* begin SOURCE MATERIAL *

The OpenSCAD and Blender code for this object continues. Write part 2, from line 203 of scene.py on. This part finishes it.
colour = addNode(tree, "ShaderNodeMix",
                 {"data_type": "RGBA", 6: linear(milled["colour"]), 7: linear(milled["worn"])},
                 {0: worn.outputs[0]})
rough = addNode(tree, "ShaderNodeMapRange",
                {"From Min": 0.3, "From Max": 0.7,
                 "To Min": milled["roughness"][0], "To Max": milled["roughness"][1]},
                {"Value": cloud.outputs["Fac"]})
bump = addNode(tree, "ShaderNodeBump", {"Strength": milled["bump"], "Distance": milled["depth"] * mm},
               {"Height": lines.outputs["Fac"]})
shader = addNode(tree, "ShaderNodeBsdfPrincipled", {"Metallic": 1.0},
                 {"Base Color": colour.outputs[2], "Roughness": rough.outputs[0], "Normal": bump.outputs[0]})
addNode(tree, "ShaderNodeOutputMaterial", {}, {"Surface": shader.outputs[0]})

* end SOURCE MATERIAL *
* begin SOURCE MATERIAL *

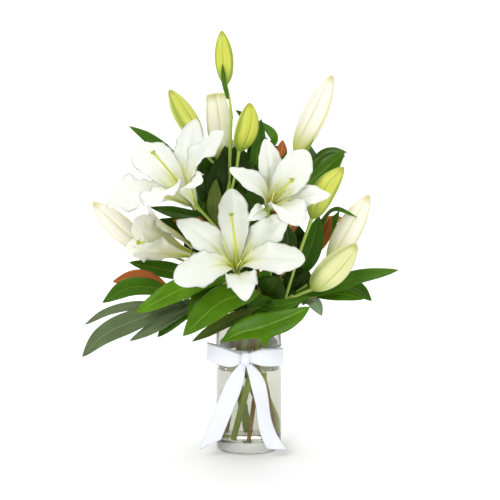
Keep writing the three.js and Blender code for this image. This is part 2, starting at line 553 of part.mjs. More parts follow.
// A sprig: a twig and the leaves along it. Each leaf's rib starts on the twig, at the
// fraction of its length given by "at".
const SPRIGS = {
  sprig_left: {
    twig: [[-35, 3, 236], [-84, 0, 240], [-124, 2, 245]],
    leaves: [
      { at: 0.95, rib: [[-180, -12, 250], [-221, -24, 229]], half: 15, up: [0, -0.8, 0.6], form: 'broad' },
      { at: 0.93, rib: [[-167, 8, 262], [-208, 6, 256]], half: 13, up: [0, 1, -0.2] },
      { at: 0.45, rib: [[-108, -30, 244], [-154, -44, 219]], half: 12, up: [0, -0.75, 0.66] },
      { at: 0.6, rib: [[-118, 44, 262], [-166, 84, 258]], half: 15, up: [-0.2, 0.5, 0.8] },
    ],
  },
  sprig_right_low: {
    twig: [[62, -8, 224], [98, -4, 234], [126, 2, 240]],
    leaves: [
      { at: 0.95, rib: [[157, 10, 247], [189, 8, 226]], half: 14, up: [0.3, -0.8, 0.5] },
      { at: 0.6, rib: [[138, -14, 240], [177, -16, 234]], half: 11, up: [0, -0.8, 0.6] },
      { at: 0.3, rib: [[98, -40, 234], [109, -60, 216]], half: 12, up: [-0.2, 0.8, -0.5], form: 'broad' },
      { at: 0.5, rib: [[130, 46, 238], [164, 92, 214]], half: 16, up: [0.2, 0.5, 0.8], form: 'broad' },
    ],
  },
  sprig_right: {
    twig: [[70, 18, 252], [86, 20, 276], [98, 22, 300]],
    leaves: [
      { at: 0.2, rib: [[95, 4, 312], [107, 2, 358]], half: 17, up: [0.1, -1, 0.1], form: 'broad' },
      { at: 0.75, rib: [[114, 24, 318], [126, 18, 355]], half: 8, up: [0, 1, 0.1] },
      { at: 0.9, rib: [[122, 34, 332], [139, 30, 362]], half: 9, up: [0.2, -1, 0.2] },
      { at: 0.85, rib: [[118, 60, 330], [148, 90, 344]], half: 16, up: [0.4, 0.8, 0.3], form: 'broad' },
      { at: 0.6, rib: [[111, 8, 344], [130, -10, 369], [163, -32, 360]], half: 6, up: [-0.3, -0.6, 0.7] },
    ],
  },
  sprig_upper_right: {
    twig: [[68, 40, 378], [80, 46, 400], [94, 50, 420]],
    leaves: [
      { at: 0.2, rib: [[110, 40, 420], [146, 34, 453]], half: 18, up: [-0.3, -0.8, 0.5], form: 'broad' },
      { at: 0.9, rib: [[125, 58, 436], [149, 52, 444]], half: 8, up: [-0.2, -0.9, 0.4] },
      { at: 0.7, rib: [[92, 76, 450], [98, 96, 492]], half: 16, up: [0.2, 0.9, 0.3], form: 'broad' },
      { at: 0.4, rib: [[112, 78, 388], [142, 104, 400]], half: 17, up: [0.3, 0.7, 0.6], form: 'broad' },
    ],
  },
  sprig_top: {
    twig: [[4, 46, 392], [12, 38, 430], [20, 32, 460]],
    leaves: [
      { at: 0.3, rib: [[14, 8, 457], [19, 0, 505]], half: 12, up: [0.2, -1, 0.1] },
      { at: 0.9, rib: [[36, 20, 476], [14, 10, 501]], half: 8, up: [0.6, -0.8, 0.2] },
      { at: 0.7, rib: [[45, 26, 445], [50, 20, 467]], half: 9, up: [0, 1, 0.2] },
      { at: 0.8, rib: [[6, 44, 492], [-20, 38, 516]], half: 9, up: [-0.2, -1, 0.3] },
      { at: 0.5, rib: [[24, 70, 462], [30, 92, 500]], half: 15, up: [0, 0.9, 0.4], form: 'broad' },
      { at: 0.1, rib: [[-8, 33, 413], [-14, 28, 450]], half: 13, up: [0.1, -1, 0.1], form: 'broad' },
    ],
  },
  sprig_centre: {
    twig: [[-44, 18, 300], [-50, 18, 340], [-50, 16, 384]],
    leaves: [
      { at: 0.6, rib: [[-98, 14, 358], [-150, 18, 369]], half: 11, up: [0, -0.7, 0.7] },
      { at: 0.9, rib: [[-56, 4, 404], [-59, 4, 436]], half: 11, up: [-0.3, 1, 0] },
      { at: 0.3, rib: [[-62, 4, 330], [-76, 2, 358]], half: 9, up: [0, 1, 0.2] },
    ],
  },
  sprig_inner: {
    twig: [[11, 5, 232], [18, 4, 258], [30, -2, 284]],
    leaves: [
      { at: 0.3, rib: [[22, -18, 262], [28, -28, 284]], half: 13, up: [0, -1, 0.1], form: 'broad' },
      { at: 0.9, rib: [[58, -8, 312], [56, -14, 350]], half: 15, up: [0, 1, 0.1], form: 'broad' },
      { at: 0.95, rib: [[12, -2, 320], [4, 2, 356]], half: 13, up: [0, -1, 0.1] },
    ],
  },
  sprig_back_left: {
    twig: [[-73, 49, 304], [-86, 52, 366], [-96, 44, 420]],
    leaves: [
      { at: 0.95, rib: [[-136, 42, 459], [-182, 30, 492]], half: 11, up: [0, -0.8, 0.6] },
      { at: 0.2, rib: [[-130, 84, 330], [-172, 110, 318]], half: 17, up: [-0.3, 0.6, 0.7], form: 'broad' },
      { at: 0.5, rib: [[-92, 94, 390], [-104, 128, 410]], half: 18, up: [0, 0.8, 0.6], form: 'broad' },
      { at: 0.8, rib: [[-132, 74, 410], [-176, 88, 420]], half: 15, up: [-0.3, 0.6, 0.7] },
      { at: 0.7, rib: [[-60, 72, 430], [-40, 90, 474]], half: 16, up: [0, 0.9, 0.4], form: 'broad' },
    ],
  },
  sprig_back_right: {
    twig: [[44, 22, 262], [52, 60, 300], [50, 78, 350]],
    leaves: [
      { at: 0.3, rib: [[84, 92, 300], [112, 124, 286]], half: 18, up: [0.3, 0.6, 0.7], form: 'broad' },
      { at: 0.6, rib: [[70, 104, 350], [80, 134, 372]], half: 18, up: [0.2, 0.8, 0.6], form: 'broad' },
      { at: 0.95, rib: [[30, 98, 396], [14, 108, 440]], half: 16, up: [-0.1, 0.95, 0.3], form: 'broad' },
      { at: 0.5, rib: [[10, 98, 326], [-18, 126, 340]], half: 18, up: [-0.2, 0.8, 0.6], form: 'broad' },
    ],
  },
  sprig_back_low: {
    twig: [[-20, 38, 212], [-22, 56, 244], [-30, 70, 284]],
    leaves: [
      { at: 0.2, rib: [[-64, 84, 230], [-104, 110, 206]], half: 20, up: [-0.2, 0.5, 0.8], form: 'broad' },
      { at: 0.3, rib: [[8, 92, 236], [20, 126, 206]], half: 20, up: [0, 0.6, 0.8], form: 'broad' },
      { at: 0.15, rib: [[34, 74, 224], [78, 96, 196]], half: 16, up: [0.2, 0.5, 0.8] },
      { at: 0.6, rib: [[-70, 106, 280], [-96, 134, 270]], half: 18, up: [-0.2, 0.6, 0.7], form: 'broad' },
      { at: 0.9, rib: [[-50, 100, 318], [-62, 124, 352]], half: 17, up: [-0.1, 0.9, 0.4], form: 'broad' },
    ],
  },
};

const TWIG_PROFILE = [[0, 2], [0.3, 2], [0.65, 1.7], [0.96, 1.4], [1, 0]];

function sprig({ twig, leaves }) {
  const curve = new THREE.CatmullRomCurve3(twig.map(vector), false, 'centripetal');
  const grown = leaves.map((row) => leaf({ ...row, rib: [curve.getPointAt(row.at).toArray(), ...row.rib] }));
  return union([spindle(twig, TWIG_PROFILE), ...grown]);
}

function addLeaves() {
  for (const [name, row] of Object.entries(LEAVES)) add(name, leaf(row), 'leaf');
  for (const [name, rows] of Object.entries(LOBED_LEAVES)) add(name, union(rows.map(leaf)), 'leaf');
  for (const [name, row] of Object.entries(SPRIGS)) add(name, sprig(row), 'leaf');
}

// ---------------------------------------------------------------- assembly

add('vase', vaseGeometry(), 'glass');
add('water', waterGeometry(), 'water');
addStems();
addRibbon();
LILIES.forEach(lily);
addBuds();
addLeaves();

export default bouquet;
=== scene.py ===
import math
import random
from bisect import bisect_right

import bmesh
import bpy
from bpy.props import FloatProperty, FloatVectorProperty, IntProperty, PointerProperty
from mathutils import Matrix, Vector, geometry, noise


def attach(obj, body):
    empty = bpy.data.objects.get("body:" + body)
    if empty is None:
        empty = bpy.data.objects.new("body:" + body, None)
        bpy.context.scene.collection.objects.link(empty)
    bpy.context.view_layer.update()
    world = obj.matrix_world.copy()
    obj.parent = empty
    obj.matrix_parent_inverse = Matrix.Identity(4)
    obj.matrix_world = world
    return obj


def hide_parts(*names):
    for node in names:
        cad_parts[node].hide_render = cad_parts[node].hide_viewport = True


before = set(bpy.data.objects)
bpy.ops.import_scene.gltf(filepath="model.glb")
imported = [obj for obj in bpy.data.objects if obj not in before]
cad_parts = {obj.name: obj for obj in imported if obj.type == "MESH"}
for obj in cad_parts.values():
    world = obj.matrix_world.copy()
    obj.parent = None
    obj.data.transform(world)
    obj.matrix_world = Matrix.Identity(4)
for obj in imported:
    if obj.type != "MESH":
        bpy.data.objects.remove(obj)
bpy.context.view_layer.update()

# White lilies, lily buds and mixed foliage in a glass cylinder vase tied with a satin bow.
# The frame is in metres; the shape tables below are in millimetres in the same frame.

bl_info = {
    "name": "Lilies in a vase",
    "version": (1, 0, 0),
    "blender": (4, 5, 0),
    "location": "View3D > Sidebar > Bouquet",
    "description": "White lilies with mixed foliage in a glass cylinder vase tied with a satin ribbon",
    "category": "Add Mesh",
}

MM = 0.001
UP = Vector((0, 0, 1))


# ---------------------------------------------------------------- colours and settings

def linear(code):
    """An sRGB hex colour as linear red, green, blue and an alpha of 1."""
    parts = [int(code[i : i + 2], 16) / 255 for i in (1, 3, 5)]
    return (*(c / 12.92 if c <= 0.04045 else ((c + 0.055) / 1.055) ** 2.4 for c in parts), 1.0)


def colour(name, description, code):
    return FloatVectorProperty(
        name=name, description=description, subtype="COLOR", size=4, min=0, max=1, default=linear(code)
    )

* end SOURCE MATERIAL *

__EXERCISE GOAL__: Take the lines from the line with "add('vase', vaseGeometry(), 'glass');" through the line with "UP = Vector((0, 0, 1))", both ends included, and give them again exactly, with nothing else.

__RESPONSE TO THIS TASK__:
add('vase', vaseGeometry(), 'glass');
add('water', waterGeometry(), 'water');
addStems();
addRibbon();
LILIES.forEach(lily);
addBuds();
addLeaves();

export default bouquet;
=== scene.py ===
import math
import random
from bisect import bisect_right

import bmesh
import bpy
from bpy.props import FloatProperty, FloatVectorProperty, IntProperty, PointerProperty
from mathutils import Matrix, Vector, geometry, noise


def attach(obj, body):
    empty = bpy.data.objects.get("body:" + body)
    if empty is None:
        empty = bpy.data.objects.new("body:" + body, None)
        bpy.context.scene.collection.objects.link(empty)
    bpy.context.view_layer.update()
    world = obj.matrix_world.copy()
    obj.parent = empty
    obj.matrix_parent_inverse = Matrix.Identity(4)
    obj.matrix_world = world
    return obj


def hide_parts(*names):
    for node in names:
        cad_parts[node].hide_render = cad_parts[node].hide_viewport = True


before = set(bpy.data.objects)
bpy.ops.import_scene.gltf(filepath="model.glb")
imported = [obj for obj in bpy.data.objects if obj not in before]
cad_parts = {obj.name: obj for obj in imported if obj.type == "MESH"}
for obj in cad_parts.values():
    world = obj.matrix_world.copy()
    obj.parent = None
    obj.data.transform(world)
    obj.matrix_world = Matrix.Identity(4)
for obj in imported:
    if obj.type != "MESH":
        bpy.data.objects.remove(obj)
bpy.context.view_layer.update()

# White lilies, lily buds and mixed foliage in a glass cylinder vase tied with a satin bow.
# The frame is in metres; the shape tables below are in millimetres in the same frame.

bl_info = {
    "name": "Lilies in a vase",
    "version": (1, 0, 0),
    "blender": (4, 5, 0),
    "location": "View3D > Sidebar > Bouquet",
    "description": "White lilies with mixed foliage in a glass cylinder vase tied with a satin ribbon",
    "category": "Add Mesh",
}

MM = 0.001
UP = Vector((0, 0, 1))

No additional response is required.